• Challenge: Extract exactly those lines that lie between the start of the material and the line with "# The origin", including both boundary lines and no others.

──────── Given data ────────

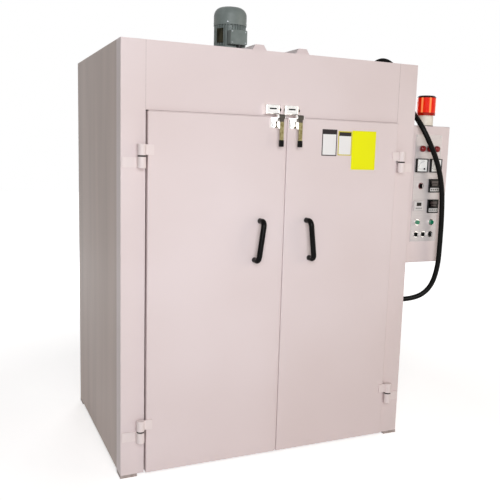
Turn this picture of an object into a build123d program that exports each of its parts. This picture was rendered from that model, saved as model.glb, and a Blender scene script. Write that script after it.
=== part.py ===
from build123d import *
import math
import os

os.makedirs("parts", exist_ok=True)

# Two-door batch oven. Millimetres, X to the viewer's right, Y to the back, Z up.
# The origin is the centre of the floor pan's underside, on the workshop floor.

# Cabinet
WIDTH = 1566
DEPTH = 1080
BODY_HEIGHT = 2000
FOOT_THICK = 15
FOOT_SIDE = 80
JAMB_WIDTH = 112
JAMB_DEPTH = 80
STOP_LAP = 30
HEADER_HEIGHT = 300
ROOF_THICK = 100
BACK_THICK = 100
FLOOR_THICK = 60
EDGE_ROUND = 4

# Doors
DOOR_PROUD = 20
PAN_THICK = 45
PLUG_THICK = 40
SEAM_X = 18
SEAM_GAP = 9
DOOR_SIDE_GAP = 6
DOOR_TOP_GAP = 5
DOOR_BOTTOM_GAP = 5
PLUG_INSET = 8
PLUG_INSET_FREE = 30
SEAL_INSET = 4
GASKET_WIDTH = 14
SEAT_GAP = 0.3

# Lift-off hinges
HINGE_OFFSET = 23
HINGE_STANDOFF = 25
BARREL_RADIUS = 19
BARREL_HALF = 50
WASHER_THICK = 7
WASHER_RADIUS = 11
PIN_RADIUS = 8
PIN_LENGTH = 40
PIN_CLEARANCE = 0.05
LEAF_THICK = 6
LEAF_HEIGHT = 46
LEAF_REACH = 56
LEAF_EDGE = 6
HINGE_HEIGHTS = {"right": (252, 1512), "left": (233, 1512)}

# Door handles
HANDLE_BAR = 27
HANDLE_STANDOFF = 52
HANDLE_BEND = 24
HANDLE_TOP_X = 122
HANDLE_BOTTOM_X = 146
HANDLE_TOP_Z = 1215
HANDLE_DROP = 190

# Latches at the head of the doors
LATCH_X = 50
KEEPER_SHIFT = -12
KEEPER_WIDTH = 76
KEEPER_HEIGHT = 48
KEEPER_DEPTH = 30
KEEPER_LIFT = 7
KEEPER_ROUND = 9
SLOT_WIDTH = 36
SLOT_HEIGHT = 7
SLOT_DEPTH = 12
ROLLER_RADIUS = 6
ROLLER_STUB = 8
LATCH_BASE_WIDTH = 46
LATCH_BASE_HEIGHT = 50
LATCH_BASE_THICK = 6
LATCH_BASE_DROP = 1
CHEEK_THICK = 10
CHEEK_GAP = 2
LATCH_PIVOT_OUT = 29
LATCH_PIN_RADIUS = 4
PIN_HEAD_RADIUS = 7
PIN_HEAD_THICK = 3
LEVER_SHIFT = 23
LEVER_HEAD_RADIUS = 12
LEVER_HEAD_WIDTH = 28
LEVER_WIDTH = 19
LEVER_THICK = 6
LEVER_LENGTH = 140
LEVER_WEB = 5
TOE_OUT = 13
TOE_DROP = 40
WEB_DROP = 58
GRIP_LENGTH = 31
GRIP_THICK = 12

# Roof
RIB_X = 115
RIB_BASE = 104
RIB_TOP = 42
RIB_HEIGHT = 30
RIB_SHEET = 3
RIB_FLANGE = 12
RIB_INSET = 30

# Air circulation
PLENUM_GAP = 10
DUCT_DEPTH = 60
DUCT_SHEET = 2
DUCT_SETBACK = 30
BAFFLE_THICK = 3
INLET_RADIUS = 110
FAN_RADIUS = 200
FAN_HUB_RADIUS = 30
FAN_PLATE = 4
FAN_BLADE_HEIGHT = 100
FAN_BLADES = 10
FAN_BLADE_THICK = 4
FAN_BLADE_LEAN = 30
SHAFT_RADIUS = 14
SHAFT_HOLE_RADIUS = 24

# Motor, standing on its flange
MOTOR_Y = 160
STOOL_PLATE = 10
STOOL_DEPTH = 170
STOOL_LAP = 12
LANTERN_RADIUS = 80
LANTERN_WALL = 10
LANTERN_HEIGHT = 50
LANTERN_WINDOWS = 4
LANTERN_WINDOW = 60
FLANGE_RADIUS = 96
FLANGE_THICK = 17
FRAME_RADIUS = 76
FIN_RADIUS = 90
FIN_COUNT = 32
FIN_THICK = 4
FRAME_HEIGHT = 116
COWL_RADIUS = 93
COWL_HEIGHT = 100
COWL_SHOULDER = 46
COWL_CROWN = 46
COWL_SLOTS = 12
COWL_SLOT_START = 15
COWL_SLOT_RIM = 4
COWL_SLOT_WIDTH = 5
COWL_SLOT_DEPTH = 10
TERMINAL_X = 3
TERMINAL_WIDTH = 97
TERMINAL_DEPTH = 62
TERMINAL_HEIGHT = 77
TERMINAL_LIFT = 3
TERMINAL_FRONT = 30
TERMINAL_LID = 8
ELBOW_SHIFT = 9
ELBOW_DEPTH = 17
ELBOW_DROP = 35

# Control box on the right wall
BOX_WIDTH = 278
BOX_DEPTH = 220
BOX_SETBACK = 50
BOX_BOTTOM = 961
BOX_HEIGHT = 749
BOX_ROUND = 5
PANEL_WIDTH = 174
PANEL_HEIGHT = 585
PANEL_THICK = 3
PANEL_LIFT = 118
COLUMN_SHIFT = 4
COLUMN_PITCH = 95
BUTTON_SHIFT = -8
SELECTOR_SHIFT = -11
LAMP_DROP = 77
METER_DROP = 167
KEY_DROP = 278
CONTROLLER_DROPS = (277, 390)
TIMER_DROP = 387
BUTTON_DROP = 478
SELECTOR_DROP = 545
BEZEL_RADIUS = 17
BEZEL_HEIGHT = 10
LAMP_HEIGHT = 21
METER_SIDE = 74
METER_DEPTH = 14
METER_RIM = 5
CONTROLLER_WIDTH = 72
CONTROLLER_HEIGHT = 74
CONTROLLER_DEPTH = 9
TIMER_WIDTH = 58
TIMER_HEIGHT = 52
TIMER_DEPTH = 14
TIMER_SHIFT = -8
KNOB_RADIUS = 12
KNOB_CLEARANCE = 0.3
KNOB_HEIGHT = 13
KNOB_GRIP_WIDTH = 7
KNOB_GRIP_HEIGHT = 12
BUTTON_HEIGHT = 15
BUTTON_TRAVEL = 4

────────

• Written response:
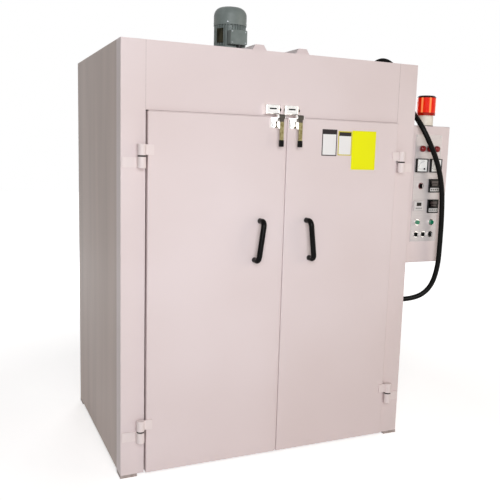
Turn this picture of an object into a build123d program that exports each of its parts. This picture was rendered from that model, saved as model.glb, and a Blender scene script. Write that script after it.
=== part.py ===
from build123d import *
import math
import os

os.makedirs("parts", exist_ok=True)

# Two-door batch oven. Millimetres, X to the viewer's right, Y to the back, Z up.
# The origin is the centre of the floor pan's underside, on the workshop floor.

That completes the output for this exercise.